SET TASK.
Write the data out again in full, with no departure from the original.

----

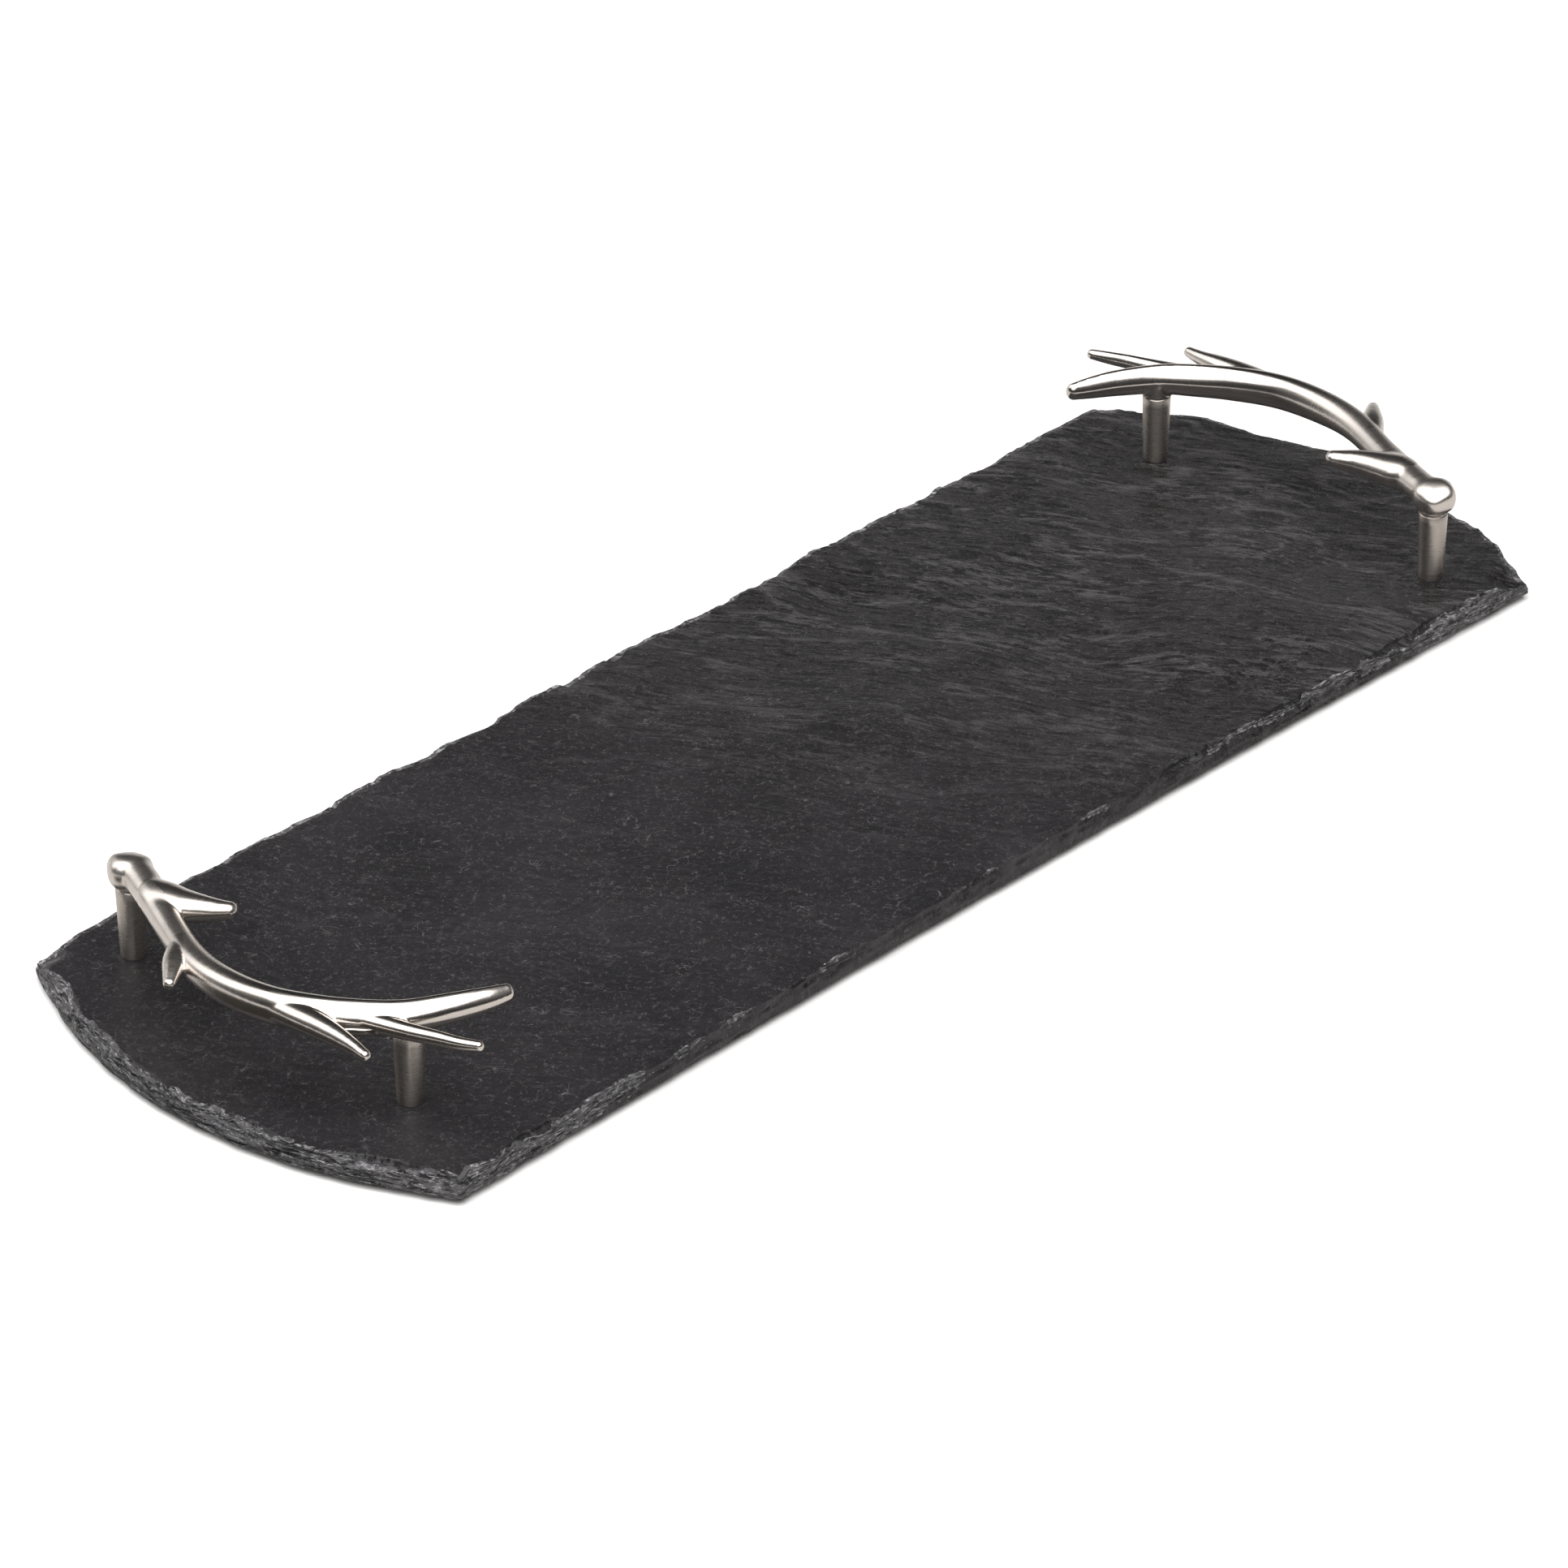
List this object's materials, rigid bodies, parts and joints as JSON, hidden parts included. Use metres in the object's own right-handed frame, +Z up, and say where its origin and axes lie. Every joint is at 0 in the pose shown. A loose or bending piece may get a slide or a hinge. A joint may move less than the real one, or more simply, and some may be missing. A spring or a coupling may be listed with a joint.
{
  "type": "serving board",
  "caption": "Long slate serving board with bowed ends, a cast antler-shaped handle on turned posts at each end, and rubber feet.",
  "frame": {"origin": "on the table under the middle of the board, where the bottoms of the feet stand", "axes": "+X along the board's length towards the right end, +Y across it away from the front long edge, +Z up out of the serving face"},
  "size_m": [0.6, 0.2027, 0.0496],
  "materials": {
    "slate": "cleft slate, matt, with dressed edges",
    "cast_metal": "cast alloy, brushed and nickel plated",
    "turned_metal": "turned and satin plated",
    "fasteners": "zinc plated steel",
    "rubber": "matt black rubber"
  },
  "bodies": {
    "root": {"slate_board": "slate", "left_antler_handle": "cast_metal", "right_antler_handle": "cast_metal", "left_burr_post": "turned_metal", "left_tip_post": "turned_metal", "right_burr_post": "turned_metal", "right_tip_post": "turned_metal", "left_burr_screw": "fasteners", "left_tip_screw": "fasteners", "right_burr_screw": "fasteners", "right_tip_screw": "fasteners", "left_burr_washer": "fasteners", "left_tip_washer": "fasteners", "right_burr_washer": "fasteners", "right_tip_washer": "fasteners", "foot_front_left": "rubber", "foot_front_middle": "rubber", "foot_front_right": "rubber", "foot_back_left": "rubber", "foot_back_middle": "rubber", "foot_back_right": "rubber"}
  },
  "joints": []
}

----

TASK SOLUTION.
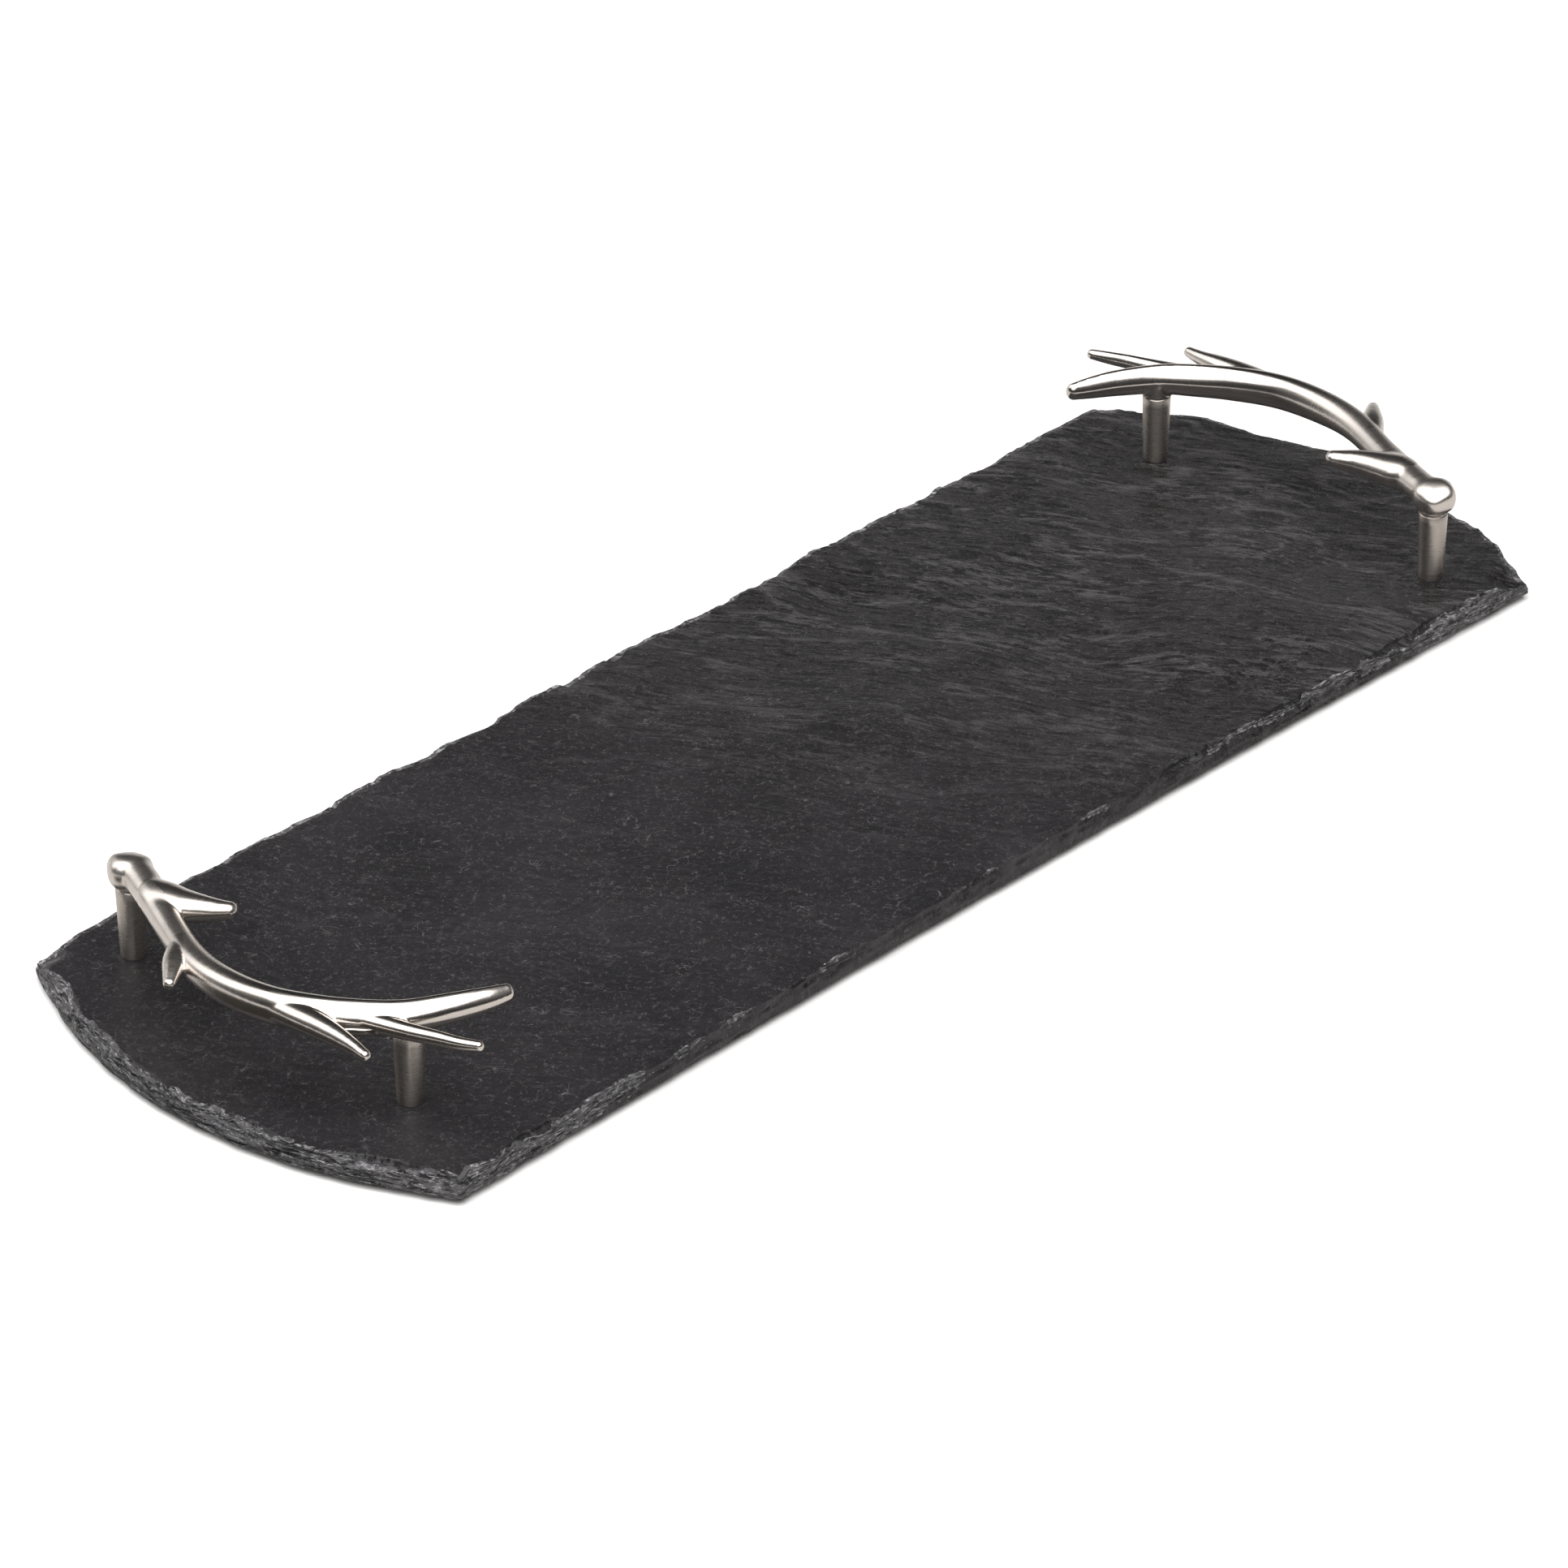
List this object's materials, rigid bodies, parts and joints as JSON, hidden parts included. Use metres in the object's own right-handed frame, +Z up, and say where its origin and axes lie. Every joint is at 0 in the pose shown. A loose or bending piece may get a slide or a hinge. A joint may move less than the real one, or more simply, and some may be missing. A spring or a coupling may be listed with a joint.
{
  "type": "serving board",
  "caption": "Long slate serving board with bowed ends, a cast antler-shaped handle on turned posts at each end, and rubber feet.",
  "frame": {"origin": "on the table under the middle of the board, where the bottoms of the feet stand", "axes": "+X along the board's length towards the right end, +Y across it away from the front long edge, +Z up out of the serving face"},
  "size_m": [0.6, 0.2027, 0.0496],
  "materials": {
    "slate": "cleft slate, matt, with dressed edges",
    "cast_metal": "cast alloy, brushed and nickel plated",
    "turned_metal": "turned and satin plated",
    "fasteners": "zinc plated steel",
    "rubber": "matt black rubber"
  },
  "bodies": {
    "root": {"slate_board": "slate", "left_antler_handle": "cast_metal", "right_antler_handle": "cast_metal", "left_burr_post": "turned_metal", "left_tip_post": "turned_metal", "right_burr_post": "turned_metal", "right_tip_post": "turned_metal", "left_burr_screw": "fasteners", "left_tip_screw": "fasteners", "right_burr_screw": "fasteners", "right_tip_screw": "fasteners", "left_burr_washer": "fasteners", "left_tip_washer": "fasteners", "right_burr_washer": "fasteners", "right_tip_washer": "fasteners", "foot_front_left": "rubber", "foot_front_middle": "rubber", "foot_front_right": "rubber", "foot_back_left": "rubber", "foot_back_middle": "rubber", "foot_back_right": "rubber"}
  },
  "joints": []
}